Today is cool and brisk and breezy. Too chilly, I fear, for lunch on the patio, but a very good day for hanging laundry. The hummingbirds seem to be gone for the season, and I am reminded, yet again, what a time of subtraction fall is as various birds head for warmer places For many birds, fall is the time for the great migration, and how far some of them travel. The birding community is agog with this seasonal occurrence, and dedicated birders find migration flyways where the birds group en masse as they go south. Casual birders like me note the comings and goings in our backyards and bid a sad farewell to the summer birds.

This time of year, the gardens are ragged—there is no other word for it. There is a burst of pink here, a sliver of red there, but nothing is really in bloom, and its lovely days are mere July and August memories. But the finches are still cheeping and the males are still bright yellow and the bees are still working what’s left of the bee balm. Grasshoppers jump from tattered leaf to tattered leaf, and the crickets’ songs are loud and sweet.

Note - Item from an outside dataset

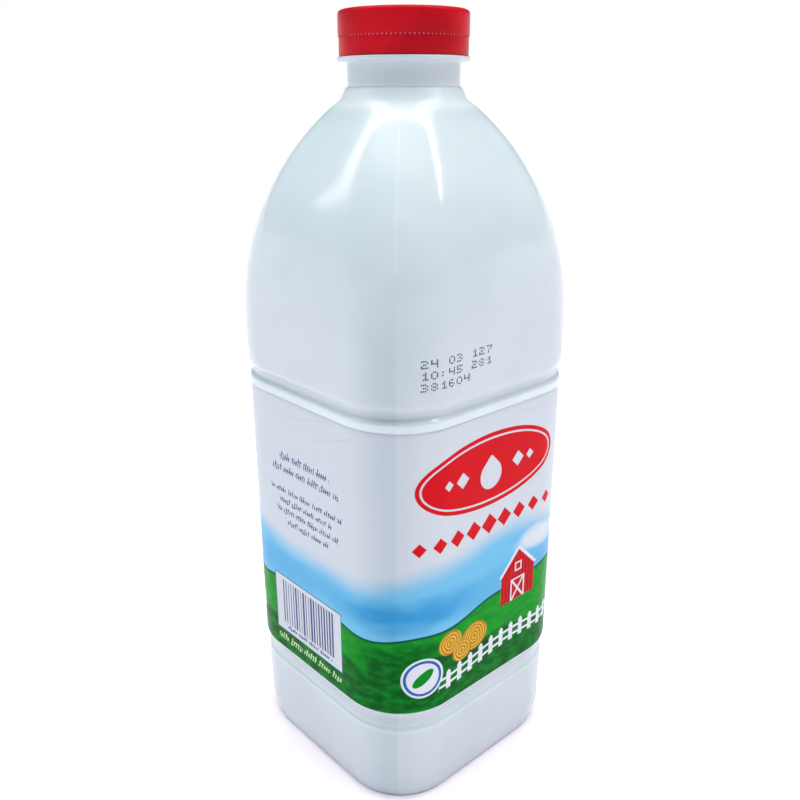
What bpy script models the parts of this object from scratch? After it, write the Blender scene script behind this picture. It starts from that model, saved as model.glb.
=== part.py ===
"""Square 1.5 litre milk bottle of opaque white plastic, shut by a red screw cap.

It stands on z = 0 with its middle on the z axis and its flat sides square to
x and y. The print's main side faces -y. The bottle is full and can't be seen
into, so its body is one solid.
"""

import math

import bmesh
import bpy
from mathutils import Vector

# Space between two pieces that touch on the real bottle
GAP = 0.0003

# Cross-section of the body: a square whose corners turn about one upright line
FLAT_HALF = 0.0216
SHOULDER_HALF = 0.0452
PANEL_HALF = 0.0442
FOOT_HALF = 0.0443
BASE_HALF = 0.0422

# Heights of the body's features above the surface it stands on
CHAMFER_TOP = 0.0086
FOOT_TOP = 0.0286
WAIST_LOW = 0.0312
WAIST_HIGH = 0.0350
PANEL_LOW = 0.0366
PANEL_HIGH = 0.1384
BEAD_LOW = 0.1397
BEAD_HIGH = 0.1412
GROOVE_LOW = 0.1428
GROOVE_HIGH = 0.1444
SHOULDER_LOW = 0.1464

# How far the bead, waist and groove stand out from or lie below the panel
BEAD_PROUD = 0.00065
WAIST_DEPTH = 0.0005
GROOVE_DEPTH = 0.0006

# Hollow under the base, inside the flat rim that the bottle stands on
RECESS_RIM = 0.0340
RECESS_HALF = 0.0305
RECESS_DEPTH = 0.0025

# Dome: its arc leaves the corners lower than the middles of the sides
DOME_CORNER_START = 0.1618
DOME_SIDE_START = 0.1702
DOME_TOP = 0.2310
DOME_TOP_RADIUS = 0.0180

# Neck, and the flange that carries the bottle through the filling line
NECK_RADIUS = 0.01745
NECK_LOW = 0.2336
FLANGE_RADIUS = 0.0202
FLANGE_LOW = 0.2403
FLANGE_HIGH = 0.2419
FINISH_RADIUS = 0.0184
FINISH_TOP = 0.2531

# Screw cap with its tamper band below the slit
CAP_RADIUS = 0.0202
CAP_HEIGHT = 0.0130
CAP_WALL = 0.0015
CAP_ROOF = 0.0018
CAP_EDGE = 0.0009
BAND_RADIUS = 0.0200
BAND_HEIGHT = 0.0052
SLIT_HEIGHT = 0.0006
SLIT_DEPTH = 0.0005

# Wrap label of plastic film, in the panel between the bead and the waist
LABEL_LOW = 0.0368
LABEL_HIGH = 0.1383
LABEL_THICKNESS = 0.0004

# Facets
FLAT_STEPS = 5
CORNER_STEPS = 9
ROUNDING_STEPS = 2
DOME_STEPS = 20
CAP_SIDES = 64

WHITE = (0.80, 0.84, 0.88)
RED = (0.70, 0.02, 0.03)
FILM = (0.25, 0.55, 0.25)


def clear_scene():
    for thing in list(bpy.data.objects):
        bpy.data.objects.remove(thing, do_unlink=True)


def plastic(name, colour, roughness):
    material = bpy.data.materials.new(name)
    material.use_nodes = True
    shader = material.node_tree.nodes["Principled BSDF"]
    shader.inputs["Base Color"].default_value = (*colour, 1.0)
    shader.inputs["Roughness"].default_value = roughness
    shader.inputs["Metallic"].default_value = 0.0
    return material


def rounded(corners):
    """Outline through corners given as (half width, height, rounding), with each inner one rounded."""
    points = [Vector(corners[0][:2])]
    for before, here, after in zip(corners, corners[1:], corners[2:]):
        corner = Vector(here[:2])
        back = (Vector(before[:2]) - corner).normalized()
        ahead = (Vector(after[:2]) - corner).normalized()
        start = corner + back * here[2]
        end = corner + ahead * here[2]
        for step in range(ROUNDING_STEPS + 1):
            part = step / ROUNDING_STEPS
            points.append(start.lerp(corner, part).lerp(corner.lerp(end, part), part))
    points.append(Vector(corners[-1][:2]))
    return points


def ogive(start_half, start_height, height):
    """Half width at a height on the arc that leaves an upright wall and ends on the dome's top."""
    rise = DOME_TOP - start_height
    drop = start_half - DOME_TOP_RADIUS
    radius = (rise * rise + drop * drop) / (2 * drop)
    climbed = max(height - start_height, 0.0)
    return start_half - radius + math.sqrt(radius * radius - climbed * climbed)


def ring_angles():
    """Directions round the body, with a point where each flat side meets its corner."""
    flat_end = math.atan2(FLAT_HALF, SHOULDER_HALF)
    corner = math.pi / 2 - 2 * flat_end
    angles = []
    for quarter in range(4):
        middle = quarter * math.pi / 2
        for step in range(FLAT_STEPS):
            angles.append(middle + flat_end * (2 * step / FLAT_STEPS - 1))
        for step in range(CORNER_STEPS):
            angles.append(middle + flat_end + corner * step / CORNER_STEPS)
    return angles


def square_radius(half, flat, angle):
    """Distance from the axis to the edge of a square with rounded corners."""
    turned = abs((angle + math.pi / 4) % (math.pi / 2) - math.pi / 4)
    if half * math.tan(turned) <= flat:
        return half / math.cos(turned)
    along = flat * (math.cos(turned) + math.sin(turned))
    return along + math.sqrt(along * along - 2 * flat * flat + (half - flat) ** 2)


def square_ring(half, flat, height):
    ring = []
    for angle in ring_angles():
        radius = square_radius(half, flat, angle)
        ring.append((radius * math.cos(angle), radius * math.sin(angle), height))
    return ring


def round_ring(radius, height, sides):
    turn = 2 * math.pi / sides
    return [(radius * math.cos(turn * k), radius * math.sin(turn * k), height) for k in range(sides)]


def skin(name, rings, material, tube=False):
    """Closed solid over a stack of rings. A tube joins its last ring to its first, other stacks get flat ends."""
    shape = bmesh.new()
    loops = [[shape.verts.new(point) for point in ring] for ring in rings]
    pairs = list(zip(loops, loops[1:]))
    if tube:
        pairs.append((loops[-1], loops[0]))
    else:
        shape.faces.new(loops[0])
        shape.faces.new(loops[-1])
    for lower, upper in pairs:
        for k in range(len(lower)):
            shape.faces.new((lower[k - 1], lower[k], upper[k], upper[k - 1]))
    bmesh.ops.recalc_face_normals(shape, faces=shape.faces)
    mesh = bpy.data.meshes.new(name)
    shape.to_mesh(mesh)
    shape.free()
    mesh.materials.append(material)
    mesh.shade_smooth()
    mesh.set_sharp_from_angle(angle=math.radians(35))
    piece = bpy.data.objects.new(name, mesh)
    bpy.context.scene.collection.objects.link(piece)
    return piece


def wall_outline():
    """Body from the hollow under the base up to the start of the dome."""
    groove_half = PANEL_HALF - GROOVE_DEPTH
    waist_half = PANEL_HALF - WAIST_DEPTH
    bead_half = PANEL_HALF + BEAD_PROUD
    return rounded([
        (RECESS_HALF, RECESS_DEPTH, 0.0),
        (RECESS_RIM, 0.0, 0.0008),
        (BASE_HALF, 0.0, 0.0009),
        (FOOT_HALF - 0.0003, CHAMFER_TOP, 0.0009),
        (FOOT_HALF, FOOT_TOP, 0.0012),
        (waist_half, WAIST_LOW, 0.0010),
        (waist_half, WAIST_HIGH, 0.0008),
        (PANEL_HALF, PANEL_LOW, 0.0004),
        (PANEL_HALF, PANEL_HIGH, 0.0004),
        (bead_half, BEAD_LOW, 0.0007),
        (bead_half, BEAD_HIGH, 0.0008),
        (groove_half, GROOVE_LOW, 0.0008),
        (groove_half, GROOVE_HIGH, 0.0008),
        (SHOULDER_HALF, SHOULDER_LOW, 0.0012),
        (SHOULDER_HALF, DOME_CORNER_START, 0.0),
    ])


def dome_rings():
    """Rings that turn from the rounded square of the shoulder into the round neck."""
    corner_share = math.sqrt(2) - 1
    corner_half = SHOULDER_HALF + FLAT_HALF * corner_share
    rings = []
    for step in range(1, DOME_STEPS + 1):
        height = DOME_CORNER_START + (DOME_TOP - DOME_CORNER_START) * step / DOME_STEPS
        side = ogive(SHOULDER_HALF, DOME_SIDE_START, height)
        corner = ogive(corner_half, DOME_CORNER_START, height)
        flat = max((corner - side) / corner_share, 0.0)
        rings.append(square_ring(side, flat, height))
    return rings


def neck_outline():
    """Neck from the dome's top, round the flange and up inside the cap."""
    return rounded([
        (DOME_TOP_RADIUS, DOME_TOP + 0.0004, 0.0),
        (NECK_RADIUS, NECK_LOW, 0.0008),
        (NECK_RADIUS, FLANGE_LOW, 0.0006),
        (FLANGE_RADIUS, FLANGE_LOW, 0.0004),
        (FLANGE_RADIUS, FLANGE_HIGH, 0.0004),
        (FINISH_RADIUS, FLANGE_HIGH, 0.0003),
        (FINISH_RADIUS, FINISH_TOP, 0.0008),
        (FINISH_RADIUS - 0.0030, FINISH_TOP, 0.0),
    ])


def bottle_body():
    rings = [square_ring(half, FLAT_HALF, height) for half, height in wall_outline()]
    rings += dome_rings()
    rings += [square_ring(radius, 0.0, height) for radius, height in neck_outline()]
    return skin("bottle_body", rings, plastic("white_bottle", WHITE, 0.25))


def wrap_label():
    """Sleeve of film round the panel, the gap away from it."""
    inside = PANEL_HALF + GAP
    outside = inside + LABEL_THICKNESS
    outline = [(inside, LABEL_LOW), (outside, LABEL_LOW), (outside, LABEL_HIGH), (inside, LABEL_HIGH)]
    rings = [square_ring(half, FLAT_HALF, height) for half, height in outline]
    return skin("wrap_label", rings, plastic("label_film", FILM, 0.35), tube=True)


def screw_cap():
    """Cup over the neck's finish, with the slit that lets its band tear off."""
    low = FLANGE_HIGH + GAP
    top = low + CAP_HEIGHT
    slit = low + BAND_HEIGHT
    bore = CAP_RADIUS - CAP_WALL
    outline = rounded([
        (bore - 0.0040, top - CAP_ROOF, 0.0),
        (bore, top - CAP_ROOF, 0.0004),
        (bore, low, 0.0002),
        (BAND_RADIUS, low, 0.0003),
        (BAND_RADIUS, slit, 0.0001),
        (BAND_RADIUS - SLIT_DEPTH, slit, 0.0001),
        (BAND_RADIUS - SLIT_DEPTH, slit + SLIT_HEIGHT, 0.0001),
        (CAP_RADIUS, slit + SLIT_HEIGHT, 0.0001),
        (CAP_RADIUS, top, CAP_EDGE),
        (CAP_RADIUS - 0.0040, top, 0.0),
    ])
    rings = [round_ring(radius, height, CAP_SIDES) for radius, height in outline]
    return skin("screw_cap", rings, plastic("red_cap", RED, 0.35))


clear_scene()
bottle_body()
wrap_label()
screw_cap()
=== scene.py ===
# %% [markdown]
# # A square milk bottle with a wrap label and a red screw cap
#
# The bottle is blow-moulded from white plastic: a parison of soft plastic is blown out against a cold
# mould, so every edge is round and a fine line shows where the two halves of the mould met. A printed film
# is wrapped round its recessed panel, and a turned cap closes the neck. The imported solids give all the
# sizes. This lesson models each of the three pieces again, finer, in the same place, and gives each its
# finish.

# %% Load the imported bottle
import math

import bmesh
import bpy
from mathutils import Matrix, Vector


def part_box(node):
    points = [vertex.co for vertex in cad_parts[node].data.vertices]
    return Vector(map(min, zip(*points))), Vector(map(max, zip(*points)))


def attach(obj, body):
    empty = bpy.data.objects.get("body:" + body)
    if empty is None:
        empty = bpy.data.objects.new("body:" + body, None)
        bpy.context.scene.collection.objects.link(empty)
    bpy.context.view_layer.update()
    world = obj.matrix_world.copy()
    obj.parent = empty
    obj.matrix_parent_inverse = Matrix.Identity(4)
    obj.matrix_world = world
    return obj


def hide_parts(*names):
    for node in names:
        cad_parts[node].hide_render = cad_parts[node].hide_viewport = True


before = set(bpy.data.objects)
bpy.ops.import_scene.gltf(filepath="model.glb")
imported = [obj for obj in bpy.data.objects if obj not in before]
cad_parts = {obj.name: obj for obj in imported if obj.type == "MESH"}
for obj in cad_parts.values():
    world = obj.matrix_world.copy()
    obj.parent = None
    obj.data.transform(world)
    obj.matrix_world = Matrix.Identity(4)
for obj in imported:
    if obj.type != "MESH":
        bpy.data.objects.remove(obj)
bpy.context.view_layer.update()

print("packed nodes:", sorted(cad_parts))

# %% [markdown]
# ## The camera
#
# The photograph was taken from close by, at the height of the neck and looking down, on the line of one
# upright corner, so two faces show and the lower parts look narrower. The camera stands at the same place
# in the bottle's own frame. Its turn is made of three plain turns, so that each can be changed by itself.

# %% Set the camera
EYE = Vector((-0.1891, -0.2079, 0.2322))
LOOK_ROUND = math.radians(-41.983)
LOOK_DOWN = math.radians(20.108)
LOOK_TILT = math.radians(-0.183)
LENS = 37.97

camera_data = bpy.data.cameras.new("camera")
camera_data.sensor_width = 36.0
camera_data.lens = LENS
camera_data.clip_start = 0.01
camera = bpy.data.objects.new("camera", camera_data)
bpy.context.scene.collection.objects.link(camera)
turn = Matrix.Rotation(LOOK_ROUND, 4, "Z")
turn = turn @ Matrix.Rotation(math.pi / 2 - LOOK_DOWN, 4, "X")
turn = turn @ Matrix.Rotation(LOOK_TILT, 4, "Z")
camera.matrix_world = Matrix.Translation(EYE) @ turn
bpy.context.scene.camera = camera
print("camera stands", round(EYE.xy.length, 3), "m from the bottle's axis")

# %% [markdown]
# ## Helpers for node graphs
#
# A material is a graph of nodes, and so is the light of a room. These helpers add a node with its options
# and its inputs in one call, so that the graphs below read like formulas. An input takes either a value or
# another node's output. A node group is a graph with its own inputs and outputs, which several materials
# can share.

# %% Add nodes by one call
def node(tree, kind, plugs=None, **options):
    """Adds a node, sets its options and fills its inputs with values or with other nodes' outputs."""
    made = tree.nodes.new(kind)
    for name, value in options.items():
        setattr(made, name, value)
    for key, value in (plugs or {}).items():
        if isinstance(value, bpy.types.NodeSocket):
            tree.links.new(value, made.inputs[key])
        else:
            made.inputs[key].default_value = value
    return made


def calc(tree, operation, first, second=0.0, third=0.0):
    """One step of arithmetic."""
    return node(tree, "ShaderNodeMath", {0: first, 1: second, 2: third}, operation=operation).outputs[0]


def vector_calc(tree, operation, first, second=(0, 0, 0)):
    """One step of arithmetic on places. It gives a place, or a number where the step measures one."""
    made = node(tree, "ShaderNodeVectorMath", {0: first, 1: second}, operation=operation)
    return made.outputs["Value" if operation in ("LENGTH", "DISTANCE", "DOT_PRODUCT") else "Vector"]


def blend(tree, mask, under, over, **options):
    """One colour over another, where the mask is 1."""
    mix = node(tree, "ShaderNodeMix", {0: mask, 6: under, 7: over}, data_type="RGBA", **options)
    return mix.outputs[2]


def ramp(tree, value, start, end, low=0.0, high=1.0):
    """A value carried from one range to another, and held at its ends."""
    plugs = {"Value": value, "From Min": start, "From Max": end, "To Min": low, "To Max": high}
    return node(tree, "ShaderNodeMapRange", plugs, interpolation_type="SMOOTHSTEP").outputs["Result"]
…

With its deep blue skies and sunny days, September in Maine is beautiful, and I am glad it is my birth month. I especially love the nutty smell of the various wild plants as they go to seed. The days are still long enough for bike rides when Clif comes home from work. I make sure that vegetables are chopped so that dinner goes together lickety-split when we return at 7:00 or 7:30. The night before, it was turnips and potatoes for patties, and there was fresh homemade bread and green beans to go with the patties. This afternoon, I’ll put chicken, potatoes, and carrots in the slow cooker, and a hot meal will be waiting for us after a cold ride.

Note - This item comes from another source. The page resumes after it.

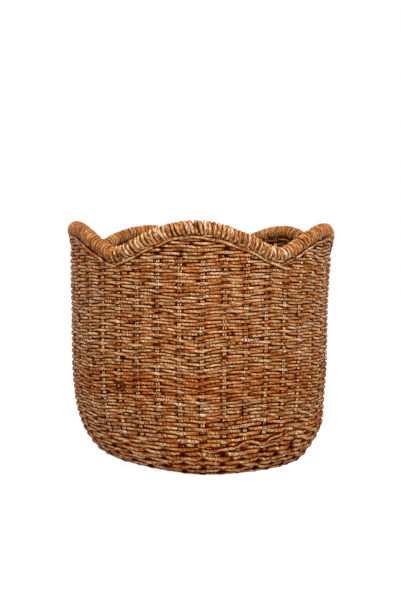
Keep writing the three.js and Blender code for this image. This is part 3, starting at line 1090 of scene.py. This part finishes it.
# Canes and rod, with waves in a metre too
FIBRE_NOISE = ((30, 3, 3), {"Detail": 3})
FIBRE_SPAN = (0.35, 0.6)
GRAIN_NOISE = ((60, 60, 60), {"Detail": 2})
GRAIN_SPAN = (0.35, 0.65)


def round_the_cord(look, leaf, length, slant_share):
    """Counts lengths along the cord, each starting on a line that slants round it"""
    split = look.node("ShaderNodeSeparateXYZ", {"Vector": leaf})
    spin = look.math("ARCTAN2", split.outputs["Z"], split.outputs["Y"])
    slant = look.math("MULTIPLY", spin, slant_share / TURN)
    return look.math("ADD", look.math("DIVIDE", split.outputs["X"], length), slant)


def chance_of(look, place):
    """A number from 0 to 1 that is the same all over each whole step of a place"""
    cell = look.math("FLOOR", place)
    return look.node("ShaderNodeTexWhiteNoise", {"W": cell}, noise_dimensions="1D").outputs["Value"]


def starting_lines(look, place, chosen_share, width_share):
    """One where some of the whole steps of a place start, fading to zero after it"""
    is_chosen = look.math("LESS_THAN", chance_of(look, place), chosen_share)
    line = look.spread(look.math("FRACT", place), 0, width_share, 1, 0)
    return look.math("MULTIPLY", is_chosen, line)


def strand_light_and_shade(look, leaf):
    """Painted light and shade of the cord's fine slanting strands, between -1 and 1, strong only in places
    """
    turns = round_the_cord(look, leaf, STRAND_PITCH, STRAND_COUNT)
    turns = look.plus(turns, look.noise(leaf, *STRAND_BEND_NOISE), STRAND_WANDER)
    wave = look.math("SINE", look.math("MULTIPLY", turns, TURN))
    place = look.noise(leaf, *STRAND_PLACE_NOISE)
    return look.math("MULTIPLY", wave, look.spread(place, *STRAND_SPAN, 0, 1))


def cord_marks(look, leaf):
    """Exponent of the marks that only a twisted cord has: leaf ends, painted shade in creases, and painted
    light and shade on its strands
    """
    leaves = round_the_cord(look, leaf, LEAF_LENGTH, LEAF_SLANT_SHARE)
    creases = round_the_cord(look, leaf, CREASE_PITCH, CREASE_SLANT_SHARE)
    chance = look.math("SUBTRACT", chance_of(look, leaves), MIDDLE_CHANCE)
    total = look.math("MULTIPLY", chance, LEAF_POWER)
    nicks = starting_lines(look, leaves, NICK_SHARE, NICK_WIDTH_SHARE)
    total = look.plus(total, nicks, NICK_POWER)
    creases = starting_lines(look, creases, CREASE_SHARE, CREASE_WIDTH_SHARE)
    total = look.plus(total, creases, CREASE_PAINTED_SHADE)
    return look.plus(total, strand_light_and_shade(look, leaf), STRAND_PAINTED_LIGHT)


def leaf_height(look):
    place = look.node("ShaderNodeTexCoord", {}).outputs["Object"]
    return look.node("ShaderNodeSeparateXYZ", {"Vector": place}).outputs["Z"]


def leaf_band(look, height):
    """One in the rows that were woven from a browner lot of leaf, zero elsewhere"""
    away = look.math("ABSOLUTE", look.math("SUBTRACT", height, BAND_HEIGHT))
    return look.spread(away, *BAND_FADE_SPAN, 1, 0)


def leaf_color(look, leaf, band, golden):
    """Tan leaf and orange leaf, with more of the orange in the band and low on the foot"""
    orange = look.math("MAXIMUM", look.math("MULTIPLY", band, BAND_ORANGE_SHARE), golden)
    kinds = look.spread(look.noise(leaf, *KIND_NOISE), *KIND_SPAN, 0, 1)
    tan = look.math("MAXIMUM", look.math("SUBTRACT", kinds, orange), 0)
    return look.mixed(tan, LEAF_ORANGE, LEAF_TAN)


def leaf_look(name, tone_power, is_cord):
    """Dried banana leaf: pieces of many browns, streaked along their length"""
    look = Look(name, *LEAF_SHEEN)
    leaf = look.attribute("leaf", "Vector")
    streaks = look.noise(leaf, *STREAK_NOISE)
    browns = look.math("MULTIPLY", look.noise(leaf, *PIECE_NOISE), PIECE_SHARE)
    browns = look.plus(browns, look.noise(leaf, *PATCH_NOISE), PATCH_SHARE)
    browns = look.plus(browns, streaks, STREAK_SHARE)
    height = leaf_height(look)
    band = leaf_band(look, height)
    golden = look.spread(height, *GOLDEN_FADE_SPAN, GOLDEN_SHARE, 0)
    exponent = look.spread(browns, *BROWN_SPAN, DEEPEST_POWER, PALEST_POWER)
    exponent = look.plus(exponent, band, BAND_POWER)
    exponent = look.plus(exponent, golden, GOLDEN_POWER)
    # The points' tone holds painted shade and highlights, along with the leaf's own darker places
    exponent = look.plus(exponent, look.attribute("tone", "Fac"), tone_power)
    if is_cord:
        exponent = look.math("ADD", exponent, cord_marks(look, leaf))
    color = leaf_color(look, leaf, band, golden)
    exponent = look.math("MAXIMUM", exponent, PALEST_POWER)
    look.surface({"Base Color": look.power(color, exponent)})
    look.bump(streaks, *LEAF_BUMP)
    return look.material


def cane_look(name):
    """Peeled cane with long fibres"""
    look = Look(name, *CANE_SHEEN)
    fibres = look.noise(look.attribute("leaf", "Vector"), *FIBRE_NOISE)
    look.surface({"Base Color": look.ramp(fibres, FIBRE_SPAN, (CANE_DEEP, CANE_PALE))})
    look.bump(fibres, *CANE_BUMP)
    return look.material


def rod_look():
    """The rod inside the rim, seen only between the strips"""
    look = Look("rod_wood", *ROD_SHEEN)
    place = look.node("ShaderNodeTexCoord", {}).outputs["Object"]
    grain = look.noise(place, *GRAIN_NOISE)
    look.surface({"Base Color": look.ramp(grain, GRAIN_SPAN, (LEAF_DARK, ROD_COLOR))})
    return look.material


# Floor, light and camera. Each lamp has its place and size in metres, and its power.
METRE = 1000 * MM
FLOOR_SIZE = 12 * METRE
FLOOR_DROP = 0.2 * MM
FLOOR_GREY = (0.5, 0.5, 0.5, 1)
FLOOR_SHEEN = (1, 0)
FLOOR_SHADOW_SHARE = 0.2
FLOOR_GLOW = 1.2
WORLD_STRENGTH = 0.4
LAMPS = (
    ("key", (0.8, -2.3, 1.75), 1, 91),
    ("fill", (-1.8, -1.3, 1.2), 1.6, 18),
    ("back_left", (-1.7, 1.5, 1.5), 1.4, 45),
    ("back_right", (1.7, 1.5, 1.5), 1.4, 45),
    ("top", (0, 0.3, 2.6), 1.2, 15)
)
CAMERA_PLACE = (-1.3 * MM, -1799 * MM, 361 * MM)
CAMERA_TILT_DEGREES = 87.02
CAMERA_LENS = 62.48
CAMERA_SENSOR = 36


def build_floor():
    half = FLOOR_SIZE / 2
    corners = [(-half, -half, 0), (half, -half, 0), (half, half, 0), (-half, half, 0)]
    mesh = bpy.data.meshes.new("floor")
    mesh.from_pydata(corners, [], [(0, 1, 2, 3)])
    mesh.materials.append(floor_material())
    floor = add_object("floor", mesh)
    floor.location.z = -FLOOR_DROP


def seen_rays(tree):
    """One where a ray comes from the camera, from a mirror or through glass"""
    path = add_node(tree, "ShaderNodeLightPath", {})
    total = path.outputs["Is Camera Ray"]
    for name in ("Is Glossy Ray", "Is Transmission Ray"):
        inputs = {0: total, 1: path.outputs[name]}
        total = add_node(tree, "ShaderNodeMath", inputs, operation="MAXIMUM").outputs[0]
    return total


def mix_surfaces(tree, share, first, second, output):
    """Shows the second surface for a share of the rays, and the first for the others"""
    inputs = {0: share, 1: first.outputs[0], 2: second.outputs[0]}
    mix = add_node(tree, "ShaderNodeMixShader", inputs)
    fill(tree, tree.nodes[output], {"Surface": mix.outputs[0]})


def floor_material():
    """White floor that still takes a faint shadow"""
    look = Look("floor_white", *FLOOR_SHEEN)
    look.surface({"Base Color": FLOOR_GREY})
    glow = look.node("ShaderNodeEmission", {"Strength": FLOOR_GLOW})
    share = look.math("MULTIPLY", seen_rays(look.tree), 1 - FLOOR_SHADOW_SHARE)
    mix_surfaces(look.tree, share, look.shader, glow, "Material Output")
    return look.material


def build_world():
    world = bpy.data.worlds.new("studio")
    bpy.context.scene.world = world
    world.use_nodes = True
    tree = world.node_tree
    light = tree.nodes["Background"]
    fill(tree, light, {"Color": WHITE, "Strength": WORLD_STRENGTH})
    white = add_node(tree, "ShaderNodeBackground", {"Color": WHITE})
    mix_surfaces(tree, seen_rays(tree), light, white, "World Output")


def add_lamp(name, place, size, power):
    light = bpy.data.lights.new(name, "AREA")
    light.size = size * METRE
    light.energy = power
    lamp = add_object(name, light)
    place = np.array(place) * METRE
    lamp.location = place
    ahead = unit(np.array([0, 0, RIM_PEAK_HEIGHT / 2]) - place)
    lamp.rotation_euler = (math.acos(-ahead[2]), 0, math.atan2(ahead[0], -ahead[1]) + math.pi)


def build_camera():
    data = bpy.data.cameras.new("camera")
    data.lens = CAMERA_LENS
    data.sensor_width = CAMERA_SENSOR
    camera = add_object("camera", data)
    camera.location = CAMERA_PLACE
    camera.rotation_euler = (math.radians(CAMERA_TILT_DEGREES), 0, 0)
    bpy.context.scene.camera = camera


# Assembly
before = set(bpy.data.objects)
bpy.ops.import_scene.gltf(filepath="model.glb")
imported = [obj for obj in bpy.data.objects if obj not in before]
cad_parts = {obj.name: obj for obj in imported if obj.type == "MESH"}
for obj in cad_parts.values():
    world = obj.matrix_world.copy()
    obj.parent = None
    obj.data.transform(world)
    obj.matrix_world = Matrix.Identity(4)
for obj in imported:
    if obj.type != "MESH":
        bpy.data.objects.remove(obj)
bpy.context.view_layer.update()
weave = leaf_look("leaf_cord", CORD_TONE_POWER, is_cord=True)
wrap = leaf_look("leaf_strip", STRIP_TONE_POWER, is_cord=False)
canes = cane_look("stake_cane")
base_canes = cane_look("base_cane")
build_rows(weave)
build_base_rings(weave)
build_shade_sheet(weave)
for number in range(STAKE_COUNT):
    build_stake(number, canes)
for number in range(2 * BASE_CANES_PER_SET):
    build_base_cane(number, base_canes)
build_strips(wrap)
build_edge_cords(weave)
build_stray_cord(weave)
build_knot(weave)
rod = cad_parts["rim_rod"]
rod.data.materials.clear()
rod.data.materials.append(rod_look())
build_floor()
build_world()
for lamp in LAMPS:
    add_lamp(*lamp)
build_camera()
bpy.context.scene.view_settings.view_transform = "Standard"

This weekend, we are planning our annual Hallowell to Richmond ride, an event I always look forward to. We’ll probably go on Sunday, and I’ll bring my camera so that I can take pictures as we bike along the Kennebec River.

We are nearly half-way through this lovely month, and the next event I eagerly anticipate is the making of apple pies with crisp, fall apples. I’ve already found a couple of people who would like some pie—a whole pie is simply too much for Clif and me. Who knows? Maybe I’ll find some more people who would like pie, and I can make three or four of them.

I do like making apple pies.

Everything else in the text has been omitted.